Abstract:Federated Learning (FL) has recently made significant progress as a new machine learning paradigm for privacy protection. Due to the high communication cost of traditional FL, one-shot federated learning is gaining popularity as a way to reduce communication cost between clients and the server. Most of the existing one-shot FL methods are based on Knowledge Distillation; however, distillation based approach requires an extra training phase and depends on publicly available data sets. In this work, we consider a novel and challenging setting: performing a single round of parameter aggregation on the local models without server-side training on a public data set.

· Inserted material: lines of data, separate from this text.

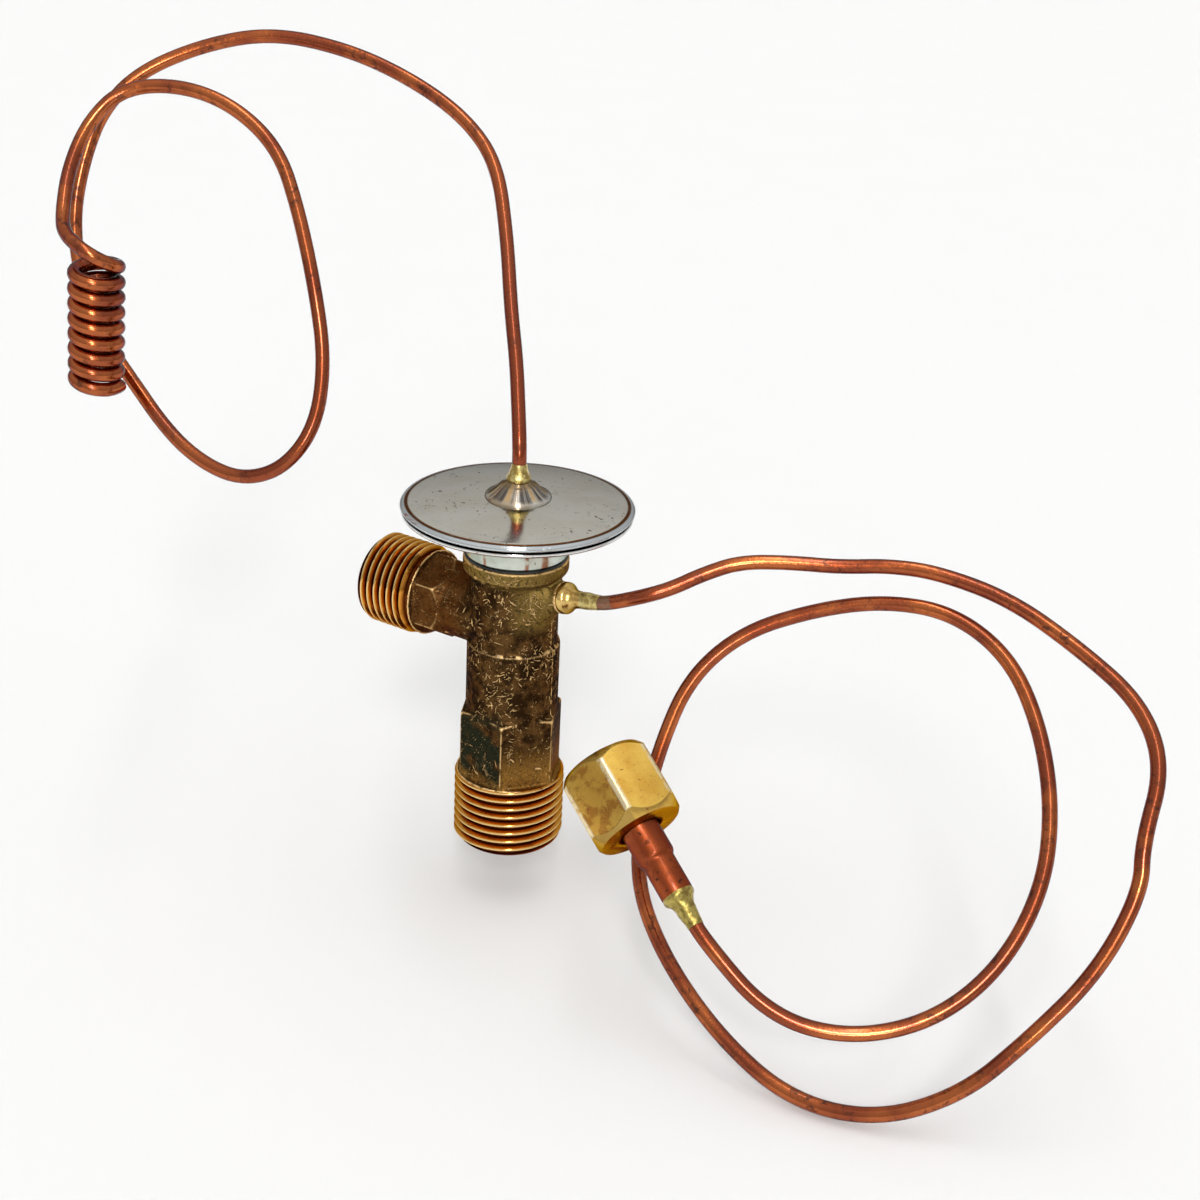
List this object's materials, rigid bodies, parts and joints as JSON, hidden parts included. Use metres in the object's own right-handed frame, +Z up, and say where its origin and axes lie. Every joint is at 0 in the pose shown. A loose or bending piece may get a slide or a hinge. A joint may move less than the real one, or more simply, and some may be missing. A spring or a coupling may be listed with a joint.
{
  "type": "thermostatic expansion valve",
  "caption": "Angle-type refrigerant expansion valve: brass body, round power head, coiled copper sensing tube, and copper equalizer tube with a loose flare nut.",
  "frame": {"origin": "middle of the outlet thread, on the valve's axis", "axes": "+Z up the valve's axis to the head, inlet port towards -X, equalizer boss towards +X"},
  "size_m": [0.2044, 0.0588, 0.1377],
  "materials": {
    "forged_brass": "forged, dark brown patina over gold scratches",
    "plated_steel": "bright zinc plate, slightly dulled",
    "copper": "drawn copper tube, copper colour",
    "braze": "yellow-green braze alloy",
    "turned_brass": "bright turned brass",
    "rubber": "moulded black rubber",
    "spring_steel": "bright spring steel",
    "stainless_sheet": "rolled stainless sheet"
  },
  "bodies": {
    "valve": {"valve_body": "forged_brass", "head_adapter": "plated_steel", "head_gasket": "rubber", "lower_case": "plated_steel", "diaphragm": "stainless_sheet", "upper_case": "plated_steel", "capillary_nipple": "plated_steel", "nipple_braze": "braze", "rod_seal": "rubber", "seal_retainer": "stainless_sheet", "superheat_spring": "spring_steel", "strainer_ring": "turned_brass", "strainer_screen": "stainless_sheet", "equalizer_nipple": "turned_brass", "equalizer_braze": "braze", "flare_stub": "copper", "stub_braze": "braze", "sensing_tube": "copper", "equalizer_tube": "copper"},
    "valve_train": {"diaphragm_pad": "turned_brass", "push_rod": "spring_steel", "valve_ball": "spring_steel", "ball_carrier": "turned_brass"},
    "adjuster": {"adjusting_nut": "turned_brass"},
    "tube_nut": {"flare_nut": "turned_brass"}
  },
  "joints": [
    {"name": "valve_lift", "type": "slide", "parent": "valve", "child": "valve_train", "axis": [0, 0, 1], "range_m": [-0.0006, 0], "stiffness_N_per_m": 6000, "springref_m": 0.003, "deforming": ["superheat_spring", "diaphragm"]},
    {"name": "superheat_adjust", "type": "hinge", "parent": "valve", "child": "adjuster", "pos_m": [0, 0, 0.0055], "axis": [0, 0, 1], "range_deg": [-180, 180]},
    {"name": "flare_nut_spin", "type": "hinge", "parent": "valve", "child": "tube_nut", "pos_m": [0.0342, -0.0182, 0.0209], "axis": [0.7934, -0.2888, -0.5358], "continuous": true}
  ]
}
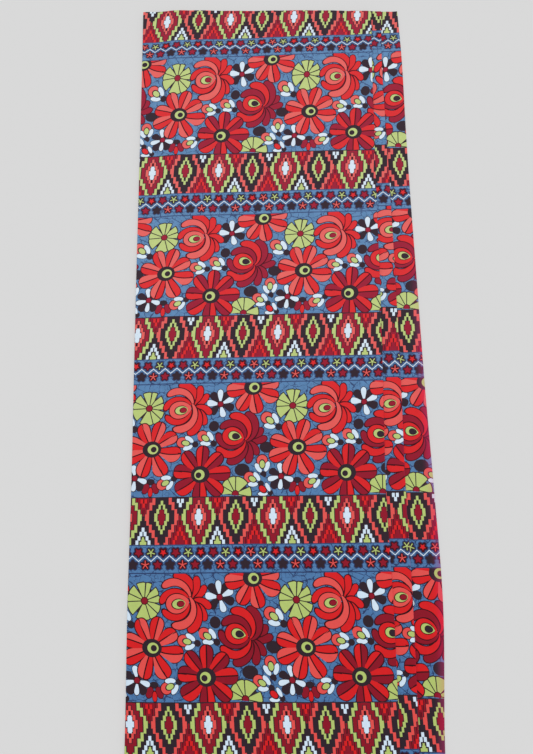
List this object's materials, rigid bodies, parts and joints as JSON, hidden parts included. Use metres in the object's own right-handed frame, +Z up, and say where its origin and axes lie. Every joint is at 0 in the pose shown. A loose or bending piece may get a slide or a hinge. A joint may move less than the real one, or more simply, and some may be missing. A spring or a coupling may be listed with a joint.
{
  "type": "folded ankara fabric",
  "caption": "Length of wax-printed cotton cloth, folded lengthwise in flat layers and laid on a surface, with stepped folds along one side.",
  "frame": {"origin": "on the surface that the cloth lies on, under the middle of its box", "axes": "+Z up, +Y along the folded cloth towards its far cut end, +X across it towards the stepped folds"},
  "size_m": [0.2832, 0.914, 0.0067],
  "materials": {
    "printed_cotton": "plain-weave cotton with a slight wax sheen, printed in red, coral, crimson, lime, blue, near-black and white"
  },
  "bodies": {
    "root": {"cloth": "printed_cotton"}
  },
  "joints": []
}
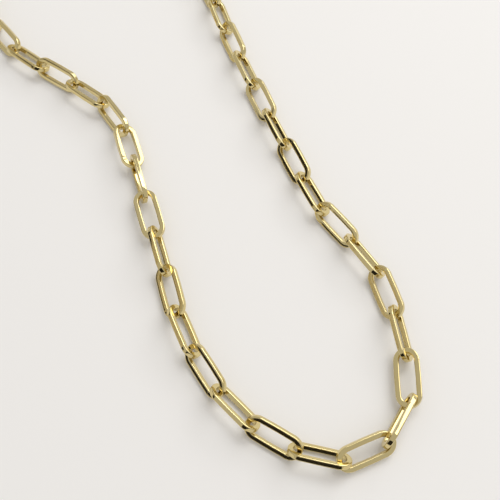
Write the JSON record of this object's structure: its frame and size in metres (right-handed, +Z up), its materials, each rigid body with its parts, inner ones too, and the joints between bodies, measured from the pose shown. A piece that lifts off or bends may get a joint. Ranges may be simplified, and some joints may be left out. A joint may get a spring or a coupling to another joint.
{
  "type": "paperclip chain necklace",
  "caption": "Loose closed necklace of equal elongated oval links of polished gold wire with flat sides and rounded edges, with a plain hook clasp, lying flat in a bent loop.",
  "frame": {"origin": "on the surface that the chain lies on, under the middle of its outline", "axes": "+Z up from the surface, +Y along the length of the loop towards the end that holds the clasp, +X across the loop, to the right of someone who looks along +Y"},
  "size_m": [0.1134, 0.1548, 0.0055],
  "materials": {
    "gold": "polished pale gold plate"
  },
  "bodies": {
    "root": {"clasp": "gold", "link_01": "gold", "link_02": "gold", "link_03": "gold", "link_04": "gold", "link_05": "gold", "link_06": "gold", "link_07": "gold", "link_08": "gold", "link_09": "gold", "link_10": "gold", "link_11": "gold", "link_12": "gold", "link_13": "gold", "link_14": "gold", "link_15": "gold", "link_16": "gold", "link_17": "gold", "link_18": "gold", "link_19": "gold", "link_20": "gold", "link_21": "gold", "link_22": "gold", "link_23": "gold", "link_24": "gold", "link_25": "gold", "link_26": "gold", "link_27": "gold", "link_28": "gold", "link_29": "gold", "link_30": "gold", "link_31": "gold", "link_32": "gold", "link_33": "gold", "link_34": "gold", "link_35": "gold", "link_36": "gold", "link_37": "gold", "link_38": "gold", "link_39": "gold", "link_40": "gold"}
  },
  "joints": []
}
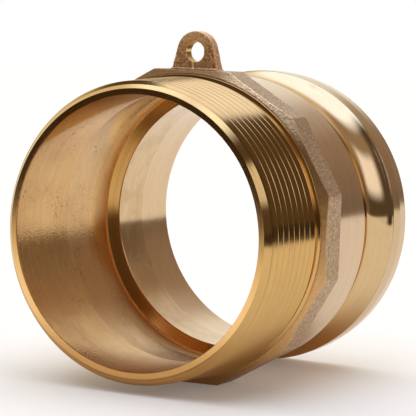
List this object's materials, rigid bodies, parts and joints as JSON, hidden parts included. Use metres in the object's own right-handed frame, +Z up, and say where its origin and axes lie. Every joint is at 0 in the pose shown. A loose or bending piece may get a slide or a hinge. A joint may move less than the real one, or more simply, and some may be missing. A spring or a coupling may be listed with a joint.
{
  "type": "camlock male adapter",
  "caption": "Brass male adapter: tapered pipe thread at one end, faceted wrench collar with a chain ear, and a grooved end that cam arms lock onto.",
  "frame": {"origin": "under the middle of the whole piece, on the plane of the wrench collar's lowest flat", "axes": "+Y along the axis from the threaded end to the cam groove end, +Z up through the chain ear, +X to the right as seen from the threaded end"},
  "size_m": [0.0928, 0.0912, 0.1043],
  "materials": {
    "cast_brass": "turned and polished brass, left as cast on the collar and the ear"
  },
  "bodies": {
    "root": {"adapter_body": "cast_brass"}
  },
  "joints": []
}
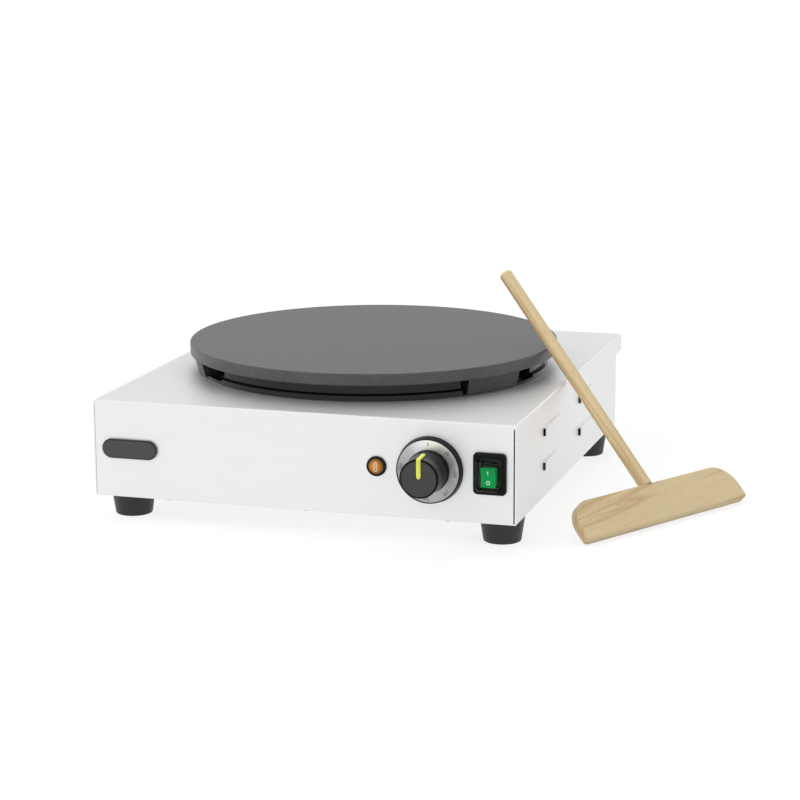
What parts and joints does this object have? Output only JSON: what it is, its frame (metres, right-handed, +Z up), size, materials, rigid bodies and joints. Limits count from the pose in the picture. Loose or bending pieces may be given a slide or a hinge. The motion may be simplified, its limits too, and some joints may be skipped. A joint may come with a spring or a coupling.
{
  "type": "electric crepe maker",
  "caption": "Countertop crepe maker: round cast plate over a low folded steel housing with a thermostat dial, lamp and hooded rocker switch, and a wooden batter spreader leaning on it.",
  "frame": {"origin": "on the floor, in the middle of the whole footprint, spreader included", "axes": "+Z up, controls face -Y, +X to the right seen from the front"},
  "size_m": [0.5582, 0.47, 0.2069],
  "materials": {
    "stainless": "polished, faintly brushed stainless sheet",
    "cast_plate": "seasoned dark grey cast iron, satin",
    "enamel": "gloss black enamel",
    "black_plastic": "gloss black moulding",
    "knob_plastic": "black phenolic, gloss side and matt face",
    "scale_metal": "satin silver scale",
    "pointer": "yellow-green",
    "rubber": "matt black rubber",
    "amber": "clear amber",
    "clear": "clear soft cover",
    "green": "green",
    "zinc": "zinc plated steel",
    "badge": "satin grey with a darker rim",
    "heater_tube": "oxidised heater sheath",
    "wool": "mineral wool board",
    "copper": "bare copper",
    "ceramic": "glazed ceramic",
    "phenolic": "dark moulding",
    "wire_red": "silicone insulation",
    "beech": "pale oiled wood"
  },
  "bodies": {
    "machine": {"housing_cover": "stainless", "base_plate": "stainless", "rear_panel": "stainless", "base_screws": "zinc", "rear_screws": "zinc", "foot_screws": "zinc", "foot_nuts": "zinc", "griddle_plate": "cast_plate", "plate_studs": "zinc", "stud_nuts": "zinc", "element_pan": "enamel", "insulation_disc": "wool", "element_clamp": "zinc", "sensing_bulb": "copper", "bulb_clip": "zinc", "capillary_tube": "copper", "dial_bezel": "black_plastic", "dial_face": "scale_metal", "thermostat_body": "phenolic", "thermostat_screws": "zinc", "lamp_bezel": "black_plastic", "lamp_lens": "amber", "lamp_body": "phenolic", "lamp_nut": "phenolic", "switch_frame": "black_plastic", "switch_hood": "clear", "switch_body": "phenolic", "switch_terminals": "zinc", "nameplate": "badge", "cable_gland": "black_plastic", "gland_cap": "black_plastic", "gland_nut": "black_plastic", "bonding_stud": "zinc", "bonding_nuts": "zinc", "terminal_block": "ceramic", "safety_cutout": "ceramic", "heat_baffle": "zinc", "wires": "wire_red", "outer_heater": "heater_tube", "inner_heater": "heater_tube", "foot_front_left": "rubber", "foot_front_right": "rubber", "foot_rear_left": "rubber", "foot_rear_right": "rubber"},
    "knob": {"control_knob": "knob_plastic", "knob_pointer": "pointer", "thermostat_shaft": "zinc"},
    "rocker": {"switch_rocker": "green"},
    "spreader": {"spreader_blade": "beech", "spreader_handle": "beech"}
  },
  "joints": [
    {"name": "knob_turn", "type": "hinge", "parent": "machine", "child": "knob", "pos_m": [0.039, -0.199, 0.0685], "axis": [0, 1, 0], "range_deg": [0, 276]},
    {"name": "rocker_tilt", "type": "hinge", "parent": "machine", "child": "rocker", "pos_m": [0.0926, -0.2, 0.0673], "axis": [-1, 0, 0], "range_deg": [0, 16]},
    {"name": "spreader_lift", "type": "slide", "parent": "machine", "child": "spreader", "axis": [0, 0, 1], "range_m": [0, 0.25]}
  ]
}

In this new setting, we propose an effective algorithm for Model Aggregation via Exploring Common Harmonized Optima (MA-Echo), which iteratively updates the parameters of all local models to bring them close to a common low-loss area on the loss surface, without harming performance on their own data sets at the same time. Compared to the existing methods, MA-Echo can work well even in extremely non-identical data distribution settings where the support categories of each local model have no overlapped labels with those of the others. We conduct extensive experiments on two popular image classification data sets to compare the proposed method with existing methods and demonstrate the effectiveness of MA-Echo, which clearly outperforms the state-of-the-arts.